Request ▸ Copy the data exactly from the line that contains "row = round((point.co.y" through the line that contains "for node in", keeping both end lines and leaving out everything else.

══ Supplied information

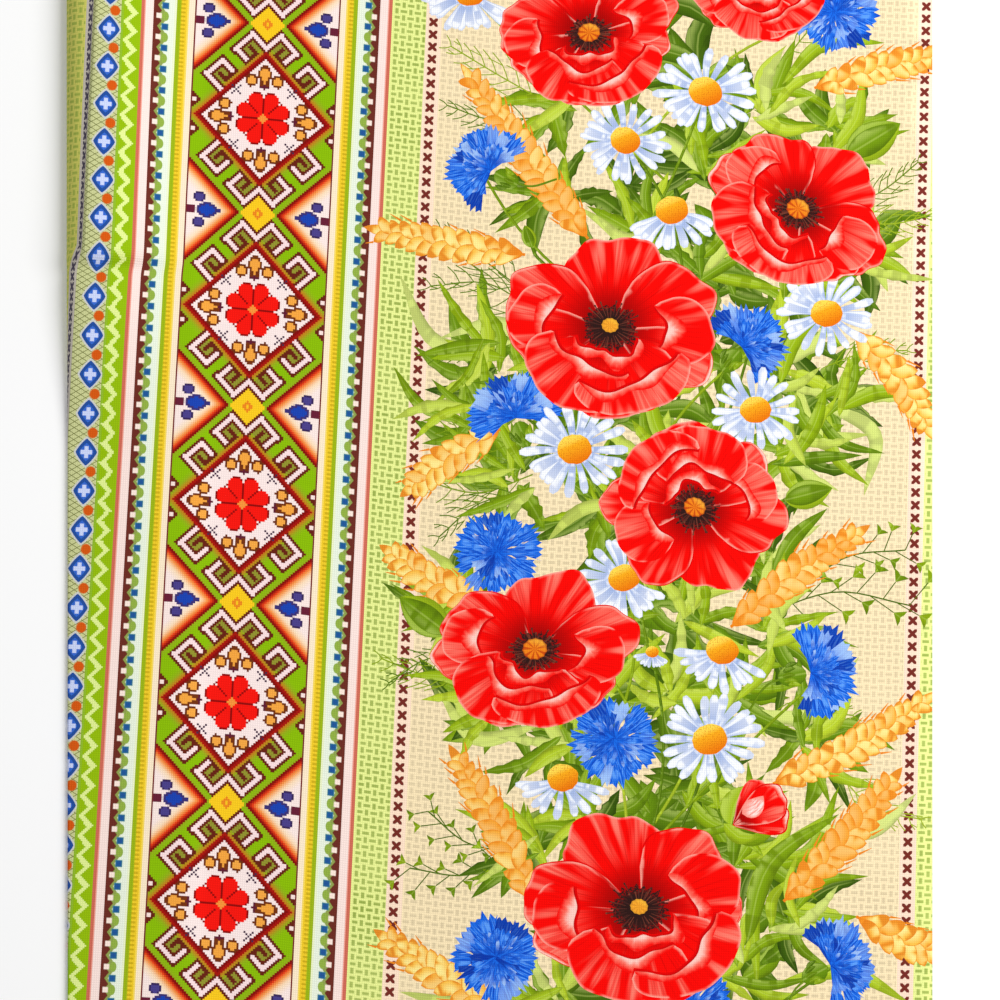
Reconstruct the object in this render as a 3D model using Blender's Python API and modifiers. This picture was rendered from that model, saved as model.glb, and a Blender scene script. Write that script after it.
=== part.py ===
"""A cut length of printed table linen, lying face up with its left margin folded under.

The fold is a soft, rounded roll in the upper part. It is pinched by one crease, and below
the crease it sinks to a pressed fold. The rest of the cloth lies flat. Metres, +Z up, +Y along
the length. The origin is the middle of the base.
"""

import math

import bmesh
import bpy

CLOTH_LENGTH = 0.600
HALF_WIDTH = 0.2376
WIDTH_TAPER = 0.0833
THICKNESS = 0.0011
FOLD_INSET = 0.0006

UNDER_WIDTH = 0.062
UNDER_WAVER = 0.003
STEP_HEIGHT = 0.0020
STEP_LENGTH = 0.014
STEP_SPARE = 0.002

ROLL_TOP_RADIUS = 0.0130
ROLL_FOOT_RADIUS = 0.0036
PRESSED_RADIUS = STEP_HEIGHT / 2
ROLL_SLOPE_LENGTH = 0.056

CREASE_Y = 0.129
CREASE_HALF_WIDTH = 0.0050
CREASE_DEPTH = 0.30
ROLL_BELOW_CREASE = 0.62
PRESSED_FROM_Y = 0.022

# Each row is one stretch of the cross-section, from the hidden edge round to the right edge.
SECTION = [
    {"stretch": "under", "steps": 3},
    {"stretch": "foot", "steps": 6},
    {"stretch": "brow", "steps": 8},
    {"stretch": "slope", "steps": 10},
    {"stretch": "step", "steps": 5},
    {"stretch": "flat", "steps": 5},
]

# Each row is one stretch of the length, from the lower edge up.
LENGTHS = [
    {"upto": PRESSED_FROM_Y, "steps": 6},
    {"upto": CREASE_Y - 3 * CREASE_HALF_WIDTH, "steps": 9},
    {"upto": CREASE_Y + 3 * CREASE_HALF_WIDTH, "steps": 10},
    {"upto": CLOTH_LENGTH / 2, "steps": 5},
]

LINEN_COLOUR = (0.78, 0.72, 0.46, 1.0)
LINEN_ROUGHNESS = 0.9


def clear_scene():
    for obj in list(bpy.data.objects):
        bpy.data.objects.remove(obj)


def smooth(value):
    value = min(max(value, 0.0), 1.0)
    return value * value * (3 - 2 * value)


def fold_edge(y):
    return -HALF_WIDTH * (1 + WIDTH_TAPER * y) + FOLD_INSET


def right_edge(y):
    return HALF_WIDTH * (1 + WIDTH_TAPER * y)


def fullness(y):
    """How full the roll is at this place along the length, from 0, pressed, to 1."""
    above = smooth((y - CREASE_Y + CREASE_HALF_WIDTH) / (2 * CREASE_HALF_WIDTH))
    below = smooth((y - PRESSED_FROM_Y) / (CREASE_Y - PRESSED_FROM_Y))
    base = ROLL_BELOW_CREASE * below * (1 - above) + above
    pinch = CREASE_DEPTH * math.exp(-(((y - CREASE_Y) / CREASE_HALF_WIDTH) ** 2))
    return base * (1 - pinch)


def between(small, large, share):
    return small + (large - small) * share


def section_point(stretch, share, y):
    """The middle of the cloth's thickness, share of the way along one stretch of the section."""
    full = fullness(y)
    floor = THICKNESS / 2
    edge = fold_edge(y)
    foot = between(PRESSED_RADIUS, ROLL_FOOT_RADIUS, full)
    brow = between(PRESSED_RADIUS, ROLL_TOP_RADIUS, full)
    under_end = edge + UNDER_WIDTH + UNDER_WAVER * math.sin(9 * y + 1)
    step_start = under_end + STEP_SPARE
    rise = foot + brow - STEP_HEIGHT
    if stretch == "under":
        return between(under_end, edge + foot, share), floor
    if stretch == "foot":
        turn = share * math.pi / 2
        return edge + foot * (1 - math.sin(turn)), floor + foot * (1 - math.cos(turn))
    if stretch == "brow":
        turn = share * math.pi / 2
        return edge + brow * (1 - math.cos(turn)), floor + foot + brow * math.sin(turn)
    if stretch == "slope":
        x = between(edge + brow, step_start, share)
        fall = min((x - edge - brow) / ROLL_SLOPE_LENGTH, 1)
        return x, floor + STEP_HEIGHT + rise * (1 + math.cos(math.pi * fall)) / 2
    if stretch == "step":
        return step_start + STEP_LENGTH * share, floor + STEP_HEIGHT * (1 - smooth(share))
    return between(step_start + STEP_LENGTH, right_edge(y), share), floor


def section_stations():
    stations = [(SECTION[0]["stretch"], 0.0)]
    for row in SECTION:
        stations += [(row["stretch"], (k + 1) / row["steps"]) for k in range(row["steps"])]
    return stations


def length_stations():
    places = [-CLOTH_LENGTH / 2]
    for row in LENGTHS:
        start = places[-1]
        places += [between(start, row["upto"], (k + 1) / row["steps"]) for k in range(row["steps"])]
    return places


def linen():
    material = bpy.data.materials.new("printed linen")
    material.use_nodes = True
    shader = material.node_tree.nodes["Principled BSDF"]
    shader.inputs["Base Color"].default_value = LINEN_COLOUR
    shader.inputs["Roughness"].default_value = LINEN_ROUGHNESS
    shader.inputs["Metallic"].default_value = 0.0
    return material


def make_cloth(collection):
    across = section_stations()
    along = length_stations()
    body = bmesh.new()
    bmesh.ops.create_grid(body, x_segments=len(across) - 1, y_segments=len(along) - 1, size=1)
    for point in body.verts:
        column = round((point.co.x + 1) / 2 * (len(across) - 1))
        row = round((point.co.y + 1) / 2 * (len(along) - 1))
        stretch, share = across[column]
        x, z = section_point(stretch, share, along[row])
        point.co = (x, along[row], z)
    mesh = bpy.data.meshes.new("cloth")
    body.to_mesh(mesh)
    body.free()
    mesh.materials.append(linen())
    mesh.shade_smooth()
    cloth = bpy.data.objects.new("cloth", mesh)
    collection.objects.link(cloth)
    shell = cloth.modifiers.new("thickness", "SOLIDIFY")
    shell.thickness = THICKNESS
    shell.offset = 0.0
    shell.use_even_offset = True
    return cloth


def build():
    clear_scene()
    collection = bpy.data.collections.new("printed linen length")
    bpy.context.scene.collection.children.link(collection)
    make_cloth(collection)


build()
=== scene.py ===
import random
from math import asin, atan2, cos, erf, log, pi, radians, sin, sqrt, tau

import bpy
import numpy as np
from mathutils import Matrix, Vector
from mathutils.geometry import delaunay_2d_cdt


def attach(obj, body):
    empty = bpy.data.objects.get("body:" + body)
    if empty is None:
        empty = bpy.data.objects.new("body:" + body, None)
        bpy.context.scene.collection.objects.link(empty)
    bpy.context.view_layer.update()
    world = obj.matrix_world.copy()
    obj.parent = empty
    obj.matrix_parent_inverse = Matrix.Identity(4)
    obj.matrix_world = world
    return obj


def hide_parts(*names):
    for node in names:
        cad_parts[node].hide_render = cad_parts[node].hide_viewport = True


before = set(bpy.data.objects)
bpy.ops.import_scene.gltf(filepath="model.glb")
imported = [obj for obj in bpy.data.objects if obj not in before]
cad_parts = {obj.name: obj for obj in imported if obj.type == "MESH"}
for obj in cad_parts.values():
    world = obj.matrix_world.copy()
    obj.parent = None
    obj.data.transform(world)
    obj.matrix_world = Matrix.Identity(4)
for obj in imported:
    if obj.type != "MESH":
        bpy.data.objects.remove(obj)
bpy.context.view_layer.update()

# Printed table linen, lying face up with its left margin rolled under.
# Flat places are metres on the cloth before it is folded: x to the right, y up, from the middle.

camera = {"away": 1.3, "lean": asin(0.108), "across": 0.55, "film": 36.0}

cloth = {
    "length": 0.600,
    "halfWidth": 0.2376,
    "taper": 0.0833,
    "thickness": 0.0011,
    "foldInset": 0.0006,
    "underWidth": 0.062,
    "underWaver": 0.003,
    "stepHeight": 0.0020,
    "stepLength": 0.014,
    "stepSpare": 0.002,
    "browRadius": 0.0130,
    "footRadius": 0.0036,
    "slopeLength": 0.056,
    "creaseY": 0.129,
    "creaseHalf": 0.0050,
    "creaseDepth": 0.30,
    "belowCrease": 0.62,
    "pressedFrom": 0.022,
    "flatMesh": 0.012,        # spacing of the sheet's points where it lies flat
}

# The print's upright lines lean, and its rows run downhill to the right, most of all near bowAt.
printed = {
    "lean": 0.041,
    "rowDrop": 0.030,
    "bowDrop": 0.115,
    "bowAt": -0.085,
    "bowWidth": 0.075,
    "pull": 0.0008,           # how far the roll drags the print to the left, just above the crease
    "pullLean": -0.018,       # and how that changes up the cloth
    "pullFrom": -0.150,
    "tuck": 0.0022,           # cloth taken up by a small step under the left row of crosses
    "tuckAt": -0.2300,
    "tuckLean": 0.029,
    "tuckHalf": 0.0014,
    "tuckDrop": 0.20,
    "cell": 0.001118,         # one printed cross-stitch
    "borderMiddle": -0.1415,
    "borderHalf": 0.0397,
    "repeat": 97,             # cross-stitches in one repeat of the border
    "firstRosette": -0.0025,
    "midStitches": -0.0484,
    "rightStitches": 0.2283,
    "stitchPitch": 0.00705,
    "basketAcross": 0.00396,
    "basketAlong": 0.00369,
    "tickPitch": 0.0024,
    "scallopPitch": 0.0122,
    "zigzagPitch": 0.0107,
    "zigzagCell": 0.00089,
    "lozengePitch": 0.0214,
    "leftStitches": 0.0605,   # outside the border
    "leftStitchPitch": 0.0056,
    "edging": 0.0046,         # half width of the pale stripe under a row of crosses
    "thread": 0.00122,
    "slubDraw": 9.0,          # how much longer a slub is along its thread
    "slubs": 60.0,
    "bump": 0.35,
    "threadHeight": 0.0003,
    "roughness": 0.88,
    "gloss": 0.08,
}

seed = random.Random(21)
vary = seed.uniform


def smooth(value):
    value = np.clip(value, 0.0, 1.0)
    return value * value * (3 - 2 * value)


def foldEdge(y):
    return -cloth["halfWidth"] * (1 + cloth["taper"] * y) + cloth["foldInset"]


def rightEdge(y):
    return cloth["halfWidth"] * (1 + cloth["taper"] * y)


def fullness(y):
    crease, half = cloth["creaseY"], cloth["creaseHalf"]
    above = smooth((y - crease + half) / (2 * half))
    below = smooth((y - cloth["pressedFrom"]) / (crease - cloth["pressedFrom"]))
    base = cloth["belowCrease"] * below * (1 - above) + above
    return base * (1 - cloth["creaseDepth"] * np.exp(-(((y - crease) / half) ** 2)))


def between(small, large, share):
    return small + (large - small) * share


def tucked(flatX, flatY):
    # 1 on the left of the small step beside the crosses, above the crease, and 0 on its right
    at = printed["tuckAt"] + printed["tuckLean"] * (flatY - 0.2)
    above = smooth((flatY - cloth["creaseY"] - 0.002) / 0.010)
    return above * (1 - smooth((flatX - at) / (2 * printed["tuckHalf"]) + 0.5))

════

Solution to the problem ▸
        row = round((point.co.y + 1) / 2 * (len(along) - 1))
        stretch, share = across[column]
        x, z = section_point(stretch, share, along[row])
        point.co = (x, along[row], z)
    mesh = bpy.data.meshes.new("cloth")
    body.to_mesh(mesh)
    body.free()
    mesh.materials.append(linen())
    mesh.shade_smooth()
    cloth = bpy.data.objects.new("cloth", mesh)
    collection.objects.link(cloth)
    shell = cloth.modifiers.new("thickness", "SOLIDIFY")
    shell.thickness = THICKNESS
    shell.offset = 0.0
    shell.use_even_offset = True
    return cloth


def build():
    clear_scene()
    collection = bpy.data.collections.new("printed linen length")
    bpy.context.scene.collection.children.link(collection)
    make_cloth(collection)


build()
=== scene.py ===
import random
from math import asin, atan2, cos, erf, log, pi, radians, sin, sqrt, tau

import bpy
import numpy as np
from mathutils import Matrix, Vector
from mathutils.geometry import delaunay_2d_cdt


def attach(obj, body):
    empty = bpy.data.objects.get("body:" + body)
    if empty is None:
        empty = bpy.data.objects.new("body:" + body, None)
        bpy.context.scene.collection.objects.link(empty)
    bpy.context.view_layer.update()
    world = obj.matrix_world.copy()
    obj.parent = empty
    obj.matrix_parent_inverse = Matrix.Identity(4)
    obj.matrix_world = world
    return obj


def hide_parts(*names):
    for node in names:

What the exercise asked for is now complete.